Science advising is often discussed in the abstract, by way of principles and practices.  Putting these into context can provide a better way to share experience and lessons.  This is especially important because the practice of science advising is highly contextualised.  The advisor or advisory mechanism can quickly become a decision-maker in crises, for instance.  Science advice to local officials may need to confront more immediate and direct democratic processes than at other levels, but may also have more immediate and direct impacts.  At the same time, at the international level, diplomats and trade-negotiators have to marshal scientific understandings in new and unprecedented ways.  These are just some of the unique contexts in which science advice plays a role.  This session drills deep into the diverse contexts of science advice to better understand its real-world application.

Satellite Events (5th and 8th November)

Satellite events and workshops were held on the days either side of the main conference program.

These satellite events were:

Monday 5th November:
  • Data Science: a Guide for Society - Collaboration between Sense About Science and Elsevier - Half day workshop
    • An international collaboration between citizens, research bodies and decision makers to produce ‘Data science: a guide for society’. From health monitoring to town planning, economic forecasts and troop deployment, expectations grow that more data will answer more of the toughest questions in research and policy.

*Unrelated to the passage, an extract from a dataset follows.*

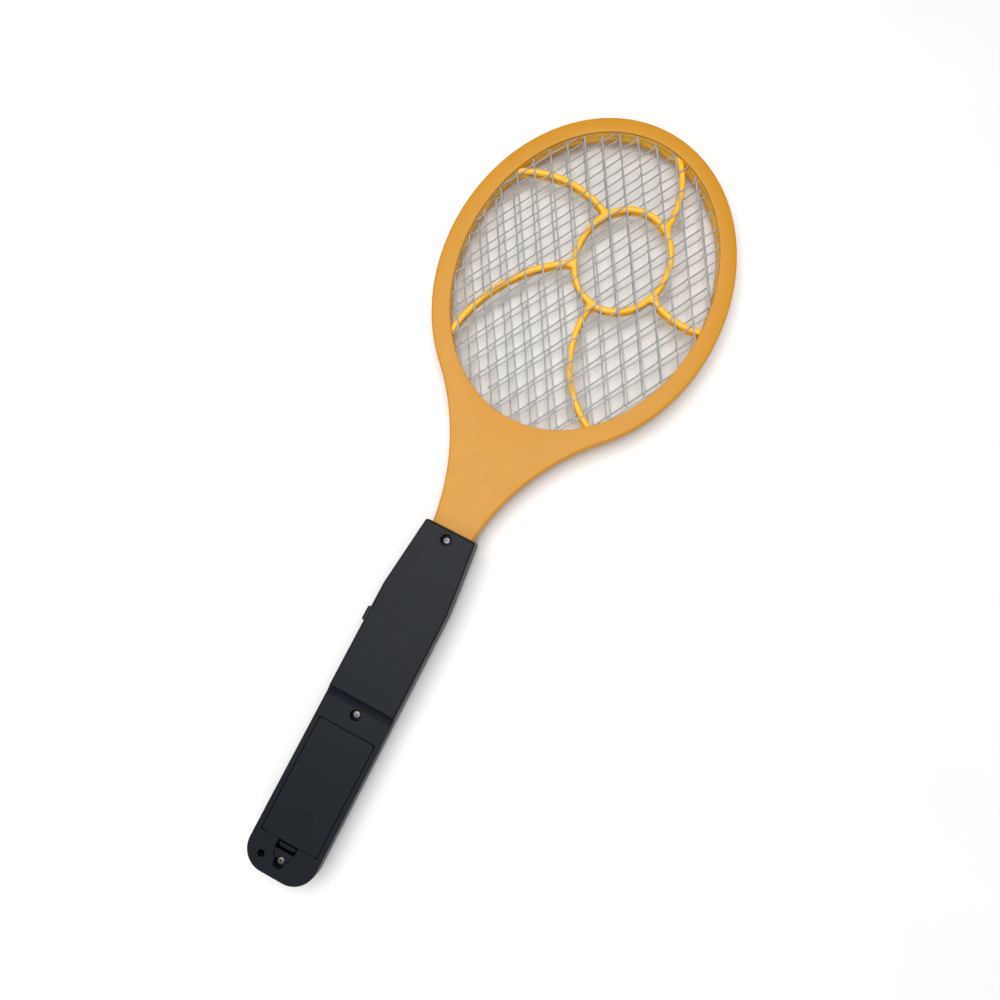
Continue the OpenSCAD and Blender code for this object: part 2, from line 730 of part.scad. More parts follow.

There are daily announcements - about initiatives to combine huge datasets, more data to be stored, and new algorithmic machines on offer to decision makers. Amidst all this, it has become difficult for people - politicians, journalists, citizens- to ask some fundamental questions, such as ‘what is it?’ and ‘how do I know what’s reliable?’ In short, how do we ask the quality questions about data science?This workshop is the opportunity for science advisers and researchers to consider an outline guide and look at what the public and decision makers think is helpful. It will contribute to the final guide, including a common language for researchers, decision makers and wider society to talk about quality and confidence in data science and a basic taxonomy of data and the methods to analyze it.  
  • Science Leadership / Science Advice Capacity Building Workshop - Global Young Academy - Full Day workshop
    • As part of the INGSA2018 3rd bi-annual global conference, the Global Young Academy (GYA) will run a one-day science leadership workshop in collaboration with INGSA and the Japan Young Academy on the 5th November. The main aim of the workshop will be to allow participants to explore the leadership role that they could play at the science advice interface, and develop a personal strategy for their engagement; it is expected, further, that the outcomes of the workshop will feed into the conference. The workshop is open to an interdisciplinary group of young scientists from around the world that will have been nominated by INGSA, the Young Academy of Japan, and by the GYA.
  • Science Diplomacy Workshop - 1/2 day workshop in collaboration with FMSTAN
    • The Foreign Ministries Science and Technology Advisors Network (FMSTAN) is a global web of science advisors within countries’ Foreign Ministries. It brings together some of the world’s most experienced and senior practitioners of using science for diplomacy. To leverage this unique opportunity, FMSTAN will be running a ½ day Science Diplomacy workshop open to Science & Technology councillors from embassies across Tokyo and selected delegates from the INGSA2018 conference.
Thursday 8th November:
  • Science in the Global South - LMIC Breakfast hosted by IDRC
    • A working breakfast for invited representatives of the Global South to have an in-depth discussion about the unique challenges and opportunities for countries in the developing world. It will also be an opportunity to take stock of some of the discussions from the conference, as well as to collectively reflect on the state of science advice in LMICs in order to generate new ideas, explore possible research and capacity-building agendas.
  • Urban Science Advice Workshop - Full Day workshop
    • Expanding urban areas are a global phenomenon, and their influence on environment, society and economy are significant. Cities have a large role to play in achieving global sustainable development, and requires the development of institutional forms and networks, which are able to effectively collect, handle and integrate knowledge within their decision-making mechanisms for local level action and global level reporting. Therefore, Urban Science Advice takes place within a complex space of knowledge creation and demand and governance priorities, where decision-makers are required to address issues which range in their nature and scope from hyper-local to global and require access to appropriate knowledge and insights to do so. Urban science advice needs to take into consideration how urban priorities are embedded in multi-layered regulative spheres, many of which, while well-intentioned, cannot anticipate the contextual particularity of individual urban contexts. How should urban contexts work with such multi-scalar governance injunctions in ways that advance, rather than frustrate, their own distinctive local agendas?
  • Parliamentary Science Advice Workshop - Full day workshop
    • The quantity and complexity of scientific information available to policymakers has been on the rise for decades and is widely acknowledged as critical for decision-making within many policy domains. But how well do we understand the conditions under which legislative science advice occurs and is most likely to be successful in informing policy? At this daylong INGSA workshop on November 8th, we will consider how science advice varies across legislatures, why it matters, and the state of knowledge of research and practice. The agenda will consist of both short talks and interactive sessions within small groups. Workshop participants will learn about activities currently underway internationally on building the research and practice of legislative science advice, consider what research questions the field should prioritize, and identify opportunities to build capacity for science advice in legislatures around the world.